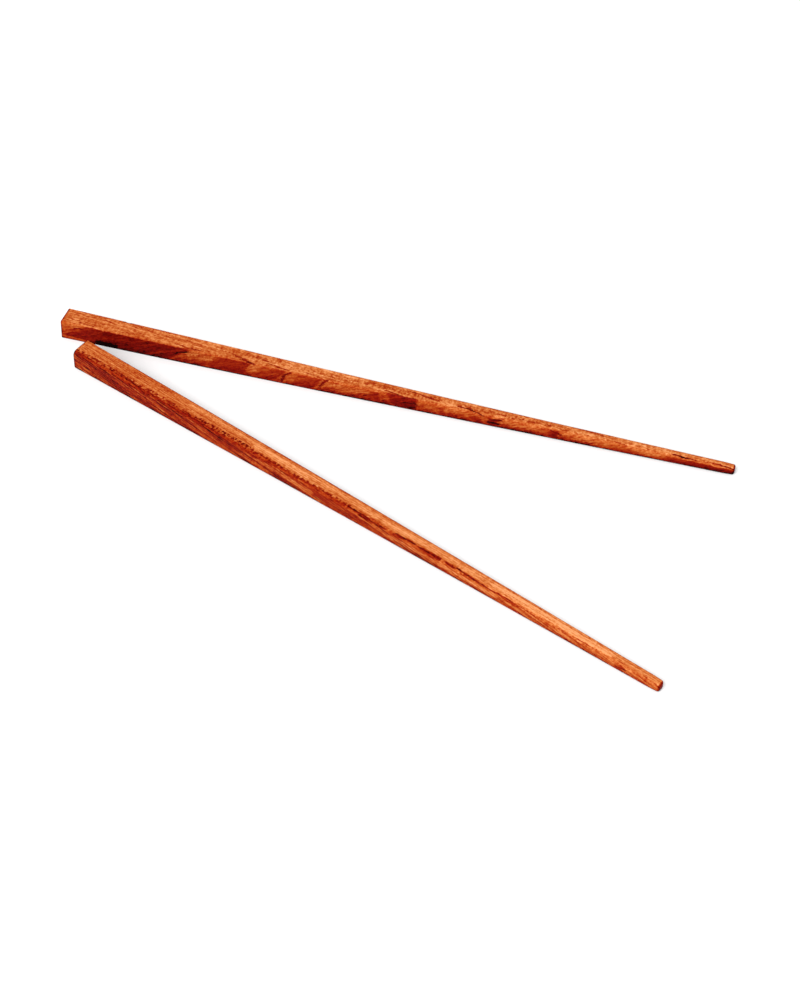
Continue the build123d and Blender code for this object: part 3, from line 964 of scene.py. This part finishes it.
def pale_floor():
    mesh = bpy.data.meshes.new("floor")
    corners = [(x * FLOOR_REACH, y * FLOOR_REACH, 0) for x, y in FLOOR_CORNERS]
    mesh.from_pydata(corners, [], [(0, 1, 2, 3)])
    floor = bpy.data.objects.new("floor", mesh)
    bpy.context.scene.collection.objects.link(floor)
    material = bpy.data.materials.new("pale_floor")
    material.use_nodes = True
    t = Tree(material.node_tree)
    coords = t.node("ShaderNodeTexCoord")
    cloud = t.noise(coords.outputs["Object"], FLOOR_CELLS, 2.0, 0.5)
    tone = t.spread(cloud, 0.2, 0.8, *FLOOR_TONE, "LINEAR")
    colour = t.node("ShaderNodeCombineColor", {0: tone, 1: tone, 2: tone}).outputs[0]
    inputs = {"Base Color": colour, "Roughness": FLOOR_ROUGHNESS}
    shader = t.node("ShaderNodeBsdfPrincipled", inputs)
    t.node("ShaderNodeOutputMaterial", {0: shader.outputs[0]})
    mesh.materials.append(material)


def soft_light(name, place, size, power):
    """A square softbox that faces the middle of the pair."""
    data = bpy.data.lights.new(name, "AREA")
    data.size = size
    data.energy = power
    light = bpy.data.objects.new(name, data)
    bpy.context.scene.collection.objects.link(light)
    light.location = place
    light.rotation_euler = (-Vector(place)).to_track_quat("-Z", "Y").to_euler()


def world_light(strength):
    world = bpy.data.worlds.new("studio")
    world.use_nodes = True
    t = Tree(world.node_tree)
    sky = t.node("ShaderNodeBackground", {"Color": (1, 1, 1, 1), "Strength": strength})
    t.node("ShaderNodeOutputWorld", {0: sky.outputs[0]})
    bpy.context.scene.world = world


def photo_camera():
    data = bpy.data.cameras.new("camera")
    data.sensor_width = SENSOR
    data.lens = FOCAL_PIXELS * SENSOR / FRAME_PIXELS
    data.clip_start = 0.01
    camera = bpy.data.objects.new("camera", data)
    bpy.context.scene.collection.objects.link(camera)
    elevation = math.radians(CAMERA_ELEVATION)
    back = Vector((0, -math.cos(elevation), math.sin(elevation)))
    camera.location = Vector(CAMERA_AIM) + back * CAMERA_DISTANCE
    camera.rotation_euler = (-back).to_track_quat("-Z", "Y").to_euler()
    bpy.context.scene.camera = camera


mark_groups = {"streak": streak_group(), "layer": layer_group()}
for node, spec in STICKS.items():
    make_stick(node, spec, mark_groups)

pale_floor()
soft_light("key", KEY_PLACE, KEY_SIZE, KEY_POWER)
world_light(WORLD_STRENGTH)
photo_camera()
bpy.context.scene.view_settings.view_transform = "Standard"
● ● ● ●
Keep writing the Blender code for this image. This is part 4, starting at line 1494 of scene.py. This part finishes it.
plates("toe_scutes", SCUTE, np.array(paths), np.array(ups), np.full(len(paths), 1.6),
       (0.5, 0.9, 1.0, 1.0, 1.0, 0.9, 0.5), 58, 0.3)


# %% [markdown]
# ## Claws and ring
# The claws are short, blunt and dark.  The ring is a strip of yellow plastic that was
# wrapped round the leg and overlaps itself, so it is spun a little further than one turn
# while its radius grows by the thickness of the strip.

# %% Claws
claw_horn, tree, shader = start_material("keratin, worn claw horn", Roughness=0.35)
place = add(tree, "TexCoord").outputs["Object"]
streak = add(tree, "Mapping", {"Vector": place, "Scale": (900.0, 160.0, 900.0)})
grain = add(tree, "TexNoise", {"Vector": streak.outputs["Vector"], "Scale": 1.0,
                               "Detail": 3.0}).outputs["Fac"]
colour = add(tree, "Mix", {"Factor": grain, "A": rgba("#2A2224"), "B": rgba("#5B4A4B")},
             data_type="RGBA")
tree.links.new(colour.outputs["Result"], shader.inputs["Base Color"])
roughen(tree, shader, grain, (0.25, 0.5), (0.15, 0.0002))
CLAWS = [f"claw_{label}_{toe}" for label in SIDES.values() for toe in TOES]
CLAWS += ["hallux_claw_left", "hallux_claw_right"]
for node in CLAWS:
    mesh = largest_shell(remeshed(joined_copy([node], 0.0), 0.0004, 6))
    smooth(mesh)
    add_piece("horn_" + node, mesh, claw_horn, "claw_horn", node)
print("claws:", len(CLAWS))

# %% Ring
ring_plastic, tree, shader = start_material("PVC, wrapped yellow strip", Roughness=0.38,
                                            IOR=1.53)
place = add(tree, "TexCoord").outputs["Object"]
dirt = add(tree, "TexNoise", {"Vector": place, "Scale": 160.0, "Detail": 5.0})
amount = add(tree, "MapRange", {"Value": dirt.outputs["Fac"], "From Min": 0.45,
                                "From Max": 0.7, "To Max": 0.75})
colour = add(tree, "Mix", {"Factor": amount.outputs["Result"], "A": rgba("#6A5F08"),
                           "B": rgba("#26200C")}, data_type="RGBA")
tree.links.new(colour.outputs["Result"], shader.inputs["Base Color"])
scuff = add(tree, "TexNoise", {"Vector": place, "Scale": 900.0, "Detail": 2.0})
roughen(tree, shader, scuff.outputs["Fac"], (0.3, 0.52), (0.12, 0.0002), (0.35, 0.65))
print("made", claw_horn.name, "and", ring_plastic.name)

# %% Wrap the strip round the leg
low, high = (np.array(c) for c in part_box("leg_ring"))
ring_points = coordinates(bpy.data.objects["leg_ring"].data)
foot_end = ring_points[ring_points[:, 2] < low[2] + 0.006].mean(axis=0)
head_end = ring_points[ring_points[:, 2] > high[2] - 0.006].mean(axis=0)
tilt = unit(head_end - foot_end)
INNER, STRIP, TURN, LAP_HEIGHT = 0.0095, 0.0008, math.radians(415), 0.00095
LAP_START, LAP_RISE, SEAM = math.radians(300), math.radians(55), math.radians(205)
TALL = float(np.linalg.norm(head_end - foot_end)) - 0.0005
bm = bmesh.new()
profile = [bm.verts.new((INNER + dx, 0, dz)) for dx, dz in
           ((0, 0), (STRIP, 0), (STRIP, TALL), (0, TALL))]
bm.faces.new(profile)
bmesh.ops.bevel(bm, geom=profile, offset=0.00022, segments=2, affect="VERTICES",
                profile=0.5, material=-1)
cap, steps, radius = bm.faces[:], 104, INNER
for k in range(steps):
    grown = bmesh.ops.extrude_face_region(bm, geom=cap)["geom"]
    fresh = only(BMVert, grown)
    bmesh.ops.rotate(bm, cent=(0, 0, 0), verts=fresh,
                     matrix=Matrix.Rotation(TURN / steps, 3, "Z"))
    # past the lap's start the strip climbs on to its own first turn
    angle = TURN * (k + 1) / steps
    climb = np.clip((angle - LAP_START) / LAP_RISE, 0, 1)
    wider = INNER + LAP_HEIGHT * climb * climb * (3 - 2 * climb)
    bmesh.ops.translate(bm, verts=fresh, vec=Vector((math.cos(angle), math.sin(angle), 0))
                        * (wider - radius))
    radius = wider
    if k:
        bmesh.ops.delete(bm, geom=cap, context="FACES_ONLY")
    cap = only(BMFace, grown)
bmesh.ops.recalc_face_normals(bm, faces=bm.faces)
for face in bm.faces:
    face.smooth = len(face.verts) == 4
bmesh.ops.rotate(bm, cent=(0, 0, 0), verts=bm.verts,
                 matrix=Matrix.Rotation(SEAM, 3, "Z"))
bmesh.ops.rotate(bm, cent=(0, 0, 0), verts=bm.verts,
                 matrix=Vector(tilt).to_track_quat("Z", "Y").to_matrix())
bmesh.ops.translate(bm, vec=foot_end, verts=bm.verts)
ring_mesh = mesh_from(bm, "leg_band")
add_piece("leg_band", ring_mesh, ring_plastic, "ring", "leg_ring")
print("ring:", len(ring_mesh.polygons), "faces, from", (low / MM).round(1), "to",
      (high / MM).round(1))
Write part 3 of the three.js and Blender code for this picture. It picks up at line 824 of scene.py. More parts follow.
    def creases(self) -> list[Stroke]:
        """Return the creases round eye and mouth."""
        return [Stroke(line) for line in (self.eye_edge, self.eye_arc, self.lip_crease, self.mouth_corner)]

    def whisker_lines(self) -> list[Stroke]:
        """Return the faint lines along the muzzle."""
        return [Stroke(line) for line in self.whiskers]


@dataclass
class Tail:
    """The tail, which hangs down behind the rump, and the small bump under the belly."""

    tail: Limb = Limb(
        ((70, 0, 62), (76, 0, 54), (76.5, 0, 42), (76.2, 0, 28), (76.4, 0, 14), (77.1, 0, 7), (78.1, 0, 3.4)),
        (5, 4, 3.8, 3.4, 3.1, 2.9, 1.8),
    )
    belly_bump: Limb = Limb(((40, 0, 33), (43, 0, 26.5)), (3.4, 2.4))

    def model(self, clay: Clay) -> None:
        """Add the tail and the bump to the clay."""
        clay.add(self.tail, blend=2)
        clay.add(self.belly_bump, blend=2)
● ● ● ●
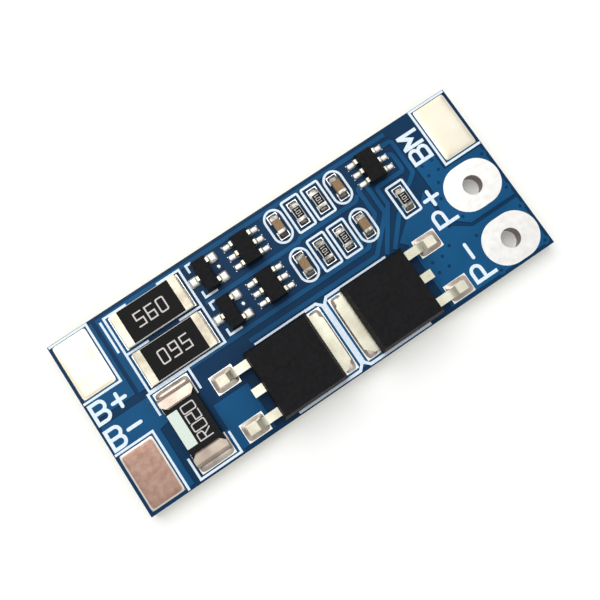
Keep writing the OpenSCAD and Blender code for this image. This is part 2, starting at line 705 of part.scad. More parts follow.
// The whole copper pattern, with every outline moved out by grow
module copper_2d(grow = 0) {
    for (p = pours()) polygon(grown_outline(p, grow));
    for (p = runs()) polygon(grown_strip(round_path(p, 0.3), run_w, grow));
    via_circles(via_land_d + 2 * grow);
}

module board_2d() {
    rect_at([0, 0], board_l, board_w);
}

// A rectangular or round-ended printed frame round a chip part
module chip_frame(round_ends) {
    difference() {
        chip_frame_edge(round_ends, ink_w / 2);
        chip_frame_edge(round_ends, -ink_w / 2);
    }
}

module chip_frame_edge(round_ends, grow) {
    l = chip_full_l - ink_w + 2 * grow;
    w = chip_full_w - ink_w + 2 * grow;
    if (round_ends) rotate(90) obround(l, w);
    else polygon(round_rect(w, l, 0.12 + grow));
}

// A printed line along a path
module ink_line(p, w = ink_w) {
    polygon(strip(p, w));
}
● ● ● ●
What to work on: Only the lines from the one containing "Continue the build123d" to the one containing "bpy.context.scene.world = world" are to be printed, both ends included, exactly as written.

Written response:
Continue the build123d and Blender code for this object: part 3, from line 964 of scene.py. This part finishes it.
def pale_floor():
    mesh = bpy.data.meshes.new("floor")
    corners = [(x * FLOOR_REACH, y * FLOOR_REACH, 0) for x, y in FLOOR_CORNERS]
    mesh.from_pydata(corners, [], [(0, 1, 2, 3)])
    floor = bpy.data.objects.new("floor", mesh)
    bpy.context.scene.collection.objects.link(floor)
    material = bpy.data.materials.new("pale_floor")
    material.use_nodes = True
    t = Tree(material.node_tree)
    coords = t.node("ShaderNodeTexCoord")
    cloud = t.noise(coords.outputs["Object"], FLOOR_CELLS, 2.0, 0.5)
    tone = t.spread(cloud, 0.2, 0.8, *FLOOR_TONE, "LINEAR")
    colour = t.node("ShaderNodeCombineColor", {0: tone, 1: tone, 2: tone}).outputs[0]
    inputs = {"Base Color": colour, "Roughness": FLOOR_ROUGHNESS}
    shader = t.node("ShaderNodeBsdfPrincipled", inputs)
    t.node("ShaderNodeOutputMaterial", {0: shader.outputs[0]})
    mesh.materials.append(material)


def soft_light(name, place, size, power):
    """A square softbox that faces the middle of the pair."""
    data = bpy.data.lights.new(name, "AREA")
    data.size = size
    data.energy = power
    light = bpy.data.objects.new(name, data)
    bpy.context.scene.collection.objects.link(light)
    light.location = place
    light.rotation_euler = (-Vector(place)).to_track_quat("-Z", "Y").to_euler()


def world_light(strength):
    world = bpy.data.worlds.new("studio")
    world.use_nodes = True
    t = Tree(world.node_tree)
    sky = t.node("ShaderNodeBackground", {"Color": (1, 1, 1, 1), "Strength": strength})
    t.node("ShaderNodeOutputWorld", {0: sky.outputs[0]})
    bpy.context.scene.world = world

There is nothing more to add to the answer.